### SOURCE EXCERPT
>> begin
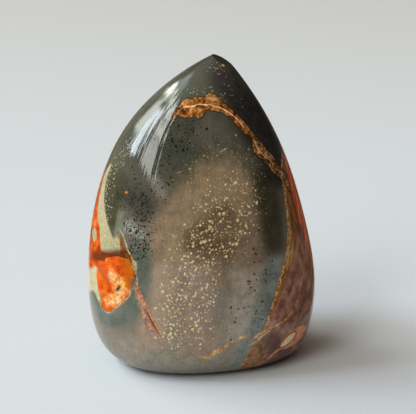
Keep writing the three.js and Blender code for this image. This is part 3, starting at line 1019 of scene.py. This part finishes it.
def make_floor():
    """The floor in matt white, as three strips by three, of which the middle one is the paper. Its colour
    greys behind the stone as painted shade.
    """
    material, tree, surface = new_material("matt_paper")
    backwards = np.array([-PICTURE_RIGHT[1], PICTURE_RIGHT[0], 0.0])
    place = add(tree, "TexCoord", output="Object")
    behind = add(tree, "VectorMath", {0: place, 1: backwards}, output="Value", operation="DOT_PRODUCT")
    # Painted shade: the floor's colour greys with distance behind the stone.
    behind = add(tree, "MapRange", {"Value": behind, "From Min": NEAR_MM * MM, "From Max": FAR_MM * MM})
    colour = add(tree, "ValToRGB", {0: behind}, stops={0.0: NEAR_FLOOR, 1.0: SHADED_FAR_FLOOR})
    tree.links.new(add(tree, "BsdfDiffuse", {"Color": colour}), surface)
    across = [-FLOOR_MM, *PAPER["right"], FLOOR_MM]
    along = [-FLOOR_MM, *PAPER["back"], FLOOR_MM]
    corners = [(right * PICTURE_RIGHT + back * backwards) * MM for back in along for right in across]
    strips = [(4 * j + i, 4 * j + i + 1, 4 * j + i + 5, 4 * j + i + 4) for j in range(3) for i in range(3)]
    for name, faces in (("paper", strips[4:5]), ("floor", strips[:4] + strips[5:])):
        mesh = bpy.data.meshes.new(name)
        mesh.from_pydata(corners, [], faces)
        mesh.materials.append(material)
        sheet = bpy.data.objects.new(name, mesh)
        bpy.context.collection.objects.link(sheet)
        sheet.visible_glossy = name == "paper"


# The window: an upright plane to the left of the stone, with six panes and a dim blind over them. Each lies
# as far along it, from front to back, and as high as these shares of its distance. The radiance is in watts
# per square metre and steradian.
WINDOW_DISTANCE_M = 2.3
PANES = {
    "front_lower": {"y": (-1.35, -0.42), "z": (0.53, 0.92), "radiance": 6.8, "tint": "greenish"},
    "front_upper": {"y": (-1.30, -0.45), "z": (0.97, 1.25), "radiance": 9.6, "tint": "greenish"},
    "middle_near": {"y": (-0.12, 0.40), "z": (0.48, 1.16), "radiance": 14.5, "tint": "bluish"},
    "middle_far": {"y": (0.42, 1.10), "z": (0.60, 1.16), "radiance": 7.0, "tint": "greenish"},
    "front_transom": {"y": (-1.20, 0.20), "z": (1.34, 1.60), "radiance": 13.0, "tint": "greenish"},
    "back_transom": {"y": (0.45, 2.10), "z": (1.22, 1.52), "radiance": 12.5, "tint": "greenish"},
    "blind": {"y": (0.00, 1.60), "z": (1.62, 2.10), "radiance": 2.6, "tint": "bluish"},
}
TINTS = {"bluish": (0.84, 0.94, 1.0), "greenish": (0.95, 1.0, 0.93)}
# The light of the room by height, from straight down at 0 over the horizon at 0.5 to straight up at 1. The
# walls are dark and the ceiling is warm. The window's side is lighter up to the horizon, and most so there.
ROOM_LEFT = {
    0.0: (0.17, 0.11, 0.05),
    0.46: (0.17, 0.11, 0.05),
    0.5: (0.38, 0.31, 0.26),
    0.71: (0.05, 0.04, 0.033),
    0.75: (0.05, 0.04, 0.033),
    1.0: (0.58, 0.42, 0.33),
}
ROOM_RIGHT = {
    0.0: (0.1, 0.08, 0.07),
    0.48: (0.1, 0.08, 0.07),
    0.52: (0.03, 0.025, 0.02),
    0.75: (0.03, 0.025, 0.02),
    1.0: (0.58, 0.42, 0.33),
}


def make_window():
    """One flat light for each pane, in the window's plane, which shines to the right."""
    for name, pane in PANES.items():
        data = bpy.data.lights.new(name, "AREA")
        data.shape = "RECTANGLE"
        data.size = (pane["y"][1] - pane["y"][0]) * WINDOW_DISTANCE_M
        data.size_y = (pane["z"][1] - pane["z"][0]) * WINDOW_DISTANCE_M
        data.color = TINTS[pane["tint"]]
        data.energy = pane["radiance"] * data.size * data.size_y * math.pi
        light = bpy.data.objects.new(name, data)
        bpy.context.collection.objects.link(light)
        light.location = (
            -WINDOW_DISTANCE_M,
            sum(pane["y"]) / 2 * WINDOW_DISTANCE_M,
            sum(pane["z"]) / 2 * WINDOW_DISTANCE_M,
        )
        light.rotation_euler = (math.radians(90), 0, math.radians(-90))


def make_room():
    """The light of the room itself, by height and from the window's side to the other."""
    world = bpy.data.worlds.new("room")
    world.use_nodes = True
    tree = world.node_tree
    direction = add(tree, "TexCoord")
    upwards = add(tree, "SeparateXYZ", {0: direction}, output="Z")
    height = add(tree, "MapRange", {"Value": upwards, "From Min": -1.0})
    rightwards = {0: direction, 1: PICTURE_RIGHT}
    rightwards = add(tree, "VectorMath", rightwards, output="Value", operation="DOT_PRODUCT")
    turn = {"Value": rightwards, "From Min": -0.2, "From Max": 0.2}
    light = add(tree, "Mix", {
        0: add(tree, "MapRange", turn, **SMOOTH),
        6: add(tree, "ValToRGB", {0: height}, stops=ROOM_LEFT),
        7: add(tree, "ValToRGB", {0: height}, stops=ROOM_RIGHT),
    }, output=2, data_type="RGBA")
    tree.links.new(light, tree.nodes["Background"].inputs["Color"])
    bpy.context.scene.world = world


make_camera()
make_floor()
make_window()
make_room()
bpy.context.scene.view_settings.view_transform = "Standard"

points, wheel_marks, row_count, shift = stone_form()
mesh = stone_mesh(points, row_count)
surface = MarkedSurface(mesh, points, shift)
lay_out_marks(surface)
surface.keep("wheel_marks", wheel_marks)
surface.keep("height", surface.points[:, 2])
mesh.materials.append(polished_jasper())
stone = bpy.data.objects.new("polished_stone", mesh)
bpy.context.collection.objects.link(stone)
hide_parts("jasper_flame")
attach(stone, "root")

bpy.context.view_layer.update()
>> end
### PROBLEM DETAILS
Extract the complete data, matching each line exactly.

### COMPLETED EXERCISE
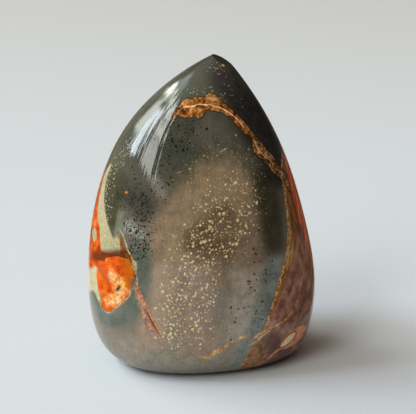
Keep writing the three.js and Blender code for this image. This is part 3, starting at line 1019 of scene.py. This part finishes it.
def make_floor():
    """The floor in matt white, as three strips by three, of which the middle one is the paper. Its colour
    greys behind the stone as painted shade.
    """
    material, tree, surface = new_material("matt_paper")
    backwards = np.array([-PICTURE_RIGHT[1], PICTURE_RIGHT[0], 0.0])
    place = add(tree, "TexCoord", output="Object")
    behind = add(tree, "VectorMath", {0: place, 1: backwards}, output="Value", operation="DOT_PRODUCT")
    # Painted shade: the floor's colour greys with distance behind the stone.
    behind = add(tree, "MapRange", {"Value": behind, "From Min": NEAR_MM * MM, "From Max": FAR_MM * MM})
    colour = add(tree, "ValToRGB", {0: behind}, stops={0.0: NEAR_FLOOR, 1.0: SHADED_FAR_FLOOR})
    tree.links.new(add(tree, "BsdfDiffuse", {"Color": colour}), surface)
    across = [-FLOOR_MM, *PAPER["right"], FLOOR_MM]
    along = [-FLOOR_MM, *PAPER["back"], FLOOR_MM]
    corners = [(right * PICTURE_RIGHT + back * backwards) * MM for back in along for right in across]
    strips = [(4 * j + i, 4 * j + i + 1, 4 * j + i + 5, 4 * j + i + 4) for j in range(3) for i in range(3)]
    for name, faces in (("paper", strips[4:5]), ("floor", strips[:4] + strips[5:])):
        mesh = bpy.data.meshes.new(name)
        mesh.from_pydata(corners, [], faces)
        mesh.materials.append(material)
        sheet = bpy.data.objects.new(name, mesh)
        bpy.context.collection.objects.link(sheet)
        sheet.visible_glossy = name == "paper"


# The window: an upright plane to the left of the stone, with six panes and a dim blind over them. Each lies
# as far along it, from front to back, and as high as these shares of its distance. The radiance is in watts
# per square metre and steradian.
WINDOW_DISTANCE_M = 2.3
PANES = {
    "front_lower": {"y": (-1.35, -0.42), "z": (0.53, 0.92), "radiance": 6.8, "tint": "greenish"},
    "front_upper": {"y": (-1.30, -0.45), "z": (0.97, 1.25), "radiance": 9.6, "tint": "greenish"},
    "middle_near": {"y": (-0.12, 0.40), "z": (0.48, 1.16), "radiance": 14.5, "tint": "bluish"},
    "middle_far": {"y": (0.42, 1.10), "z": (0.60, 1.16), "radiance": 7.0, "tint": "greenish"},
    "front_transom": {"y": (-1.20, 0.20), "z": (1.34, 1.60), "radiance": 13.0, "tint": "greenish"},
    "back_transom": {"y": (0.45, 2.10), "z": (1.22, 1.52), "radiance": 12.5, "tint": "greenish"},
    "blind": {"y": (0.00, 1.60), "z": (1.62, 2.10), "radiance": 2.6, "tint": "bluish"},
}
TINTS = {"bluish": (0.84, 0.94, 1.0), "greenish": (0.95, 1.0, 0.93)}
# The light of the room by height, from straight down at 0 over the horizon at 0.5 to straight up at 1. The
# walls are dark and the ceiling is warm. The window's side is lighter up to the horizon, and most so there.
ROOM_LEFT = {
    0.0: (0.17, 0.11, 0.05),
    0.46: (0.17, 0.11, 0.05),
    0.5: (0.38, 0.31, 0.26),
    0.71: (0.05, 0.04, 0.033),
    0.75: (0.05, 0.04, 0.033),
    1.0: (0.58, 0.42, 0.33),
}
ROOM_RIGHT = {
    0.0: (0.1, 0.08, 0.07),
    0.48: (0.1, 0.08, 0.07),
    0.52: (0.03, 0.025, 0.02),
    0.75: (0.03, 0.025, 0.02),
    1.0: (0.58, 0.42, 0.33),
}


def make_window():
    """One flat light for each pane, in the window's plane, which shines to the right."""
    for name, pane in PANES.items():
        data = bpy.data.lights.new(name, "AREA")
        data.shape = "RECTANGLE"
        data.size = (pane["y"][1] - pane["y"][0]) * WINDOW_DISTANCE_M
        data.size_y = (pane["z"][1] - pane["z"][0]) * WINDOW_DISTANCE_M
        data.color = TINTS[pane["tint"]]
        data.energy = pane["radiance"] * data.size * data.size_y * math.pi
        light = bpy.data.objects.new(name, data)
        bpy.context.collection.objects.link(light)
        light.location = (
            -WINDOW_DISTANCE_M,
            sum(pane["y"]) / 2 * WINDOW_DISTANCE_M,
            sum(pane["z"]) / 2 * WINDOW_DISTANCE_M,
        )
        light.rotation_euler = (math.radians(90), 0, math.radians(-90))


def make_room():
    """The light of the room itself, by height and from the window's side to the other."""
    world = bpy.data.worlds.new("room")
    world.use_nodes = True
    tree = world.node_tree
    direction = add(tree, "TexCoord")
    upwards = add(tree, "SeparateXYZ", {0: direction}, output="Z")
    height = add(tree, "MapRange", {"Value": upwards, "From Min": -1.0})
    rightwards = {0: direction, 1: PICTURE_RIGHT}
    rightwards = add(tree, "VectorMath", rightwards, output="Value", operation="DOT_PRODUCT")
    turn = {"Value": rightwards, "From Min": -0.2, "From Max": 0.2}
    light = add(tree, "Mix", {
        0: add(tree, "MapRange", turn, **SMOOTH),
        6: add(tree, "ValToRGB", {0: height}, stops=ROOM_LEFT),
        7: add(tree, "ValToRGB", {0: height}, stops=ROOM_RIGHT),
    }, output=2, data_type="RGBA")
    tree.links.new(light, tree.nodes["Background"].inputs["Color"])
    bpy.context.scene.world = world


make_camera()
make_floor()
make_window()
make_room()
bpy.context.scene.view_settings.view_transform = "Standard"

points, wheel_marks, row_count, shift = stone_form()
mesh = stone_mesh(points, row_count)
surface = MarkedSurface(mesh, points, shift)
lay_out_marks(surface)
surface.keep("wheel_marks", wheel_marks)
surface.keep("height", surface.points[:, 2])
mesh.materials.append(polished_jasper())
stone = bpy.data.objects.new("polished_stone", mesh)
bpy.context.collection.objects.link(stone)
hide_parts("jasper_flame")
attach(stone, "root")

bpy.context.view_layer.update()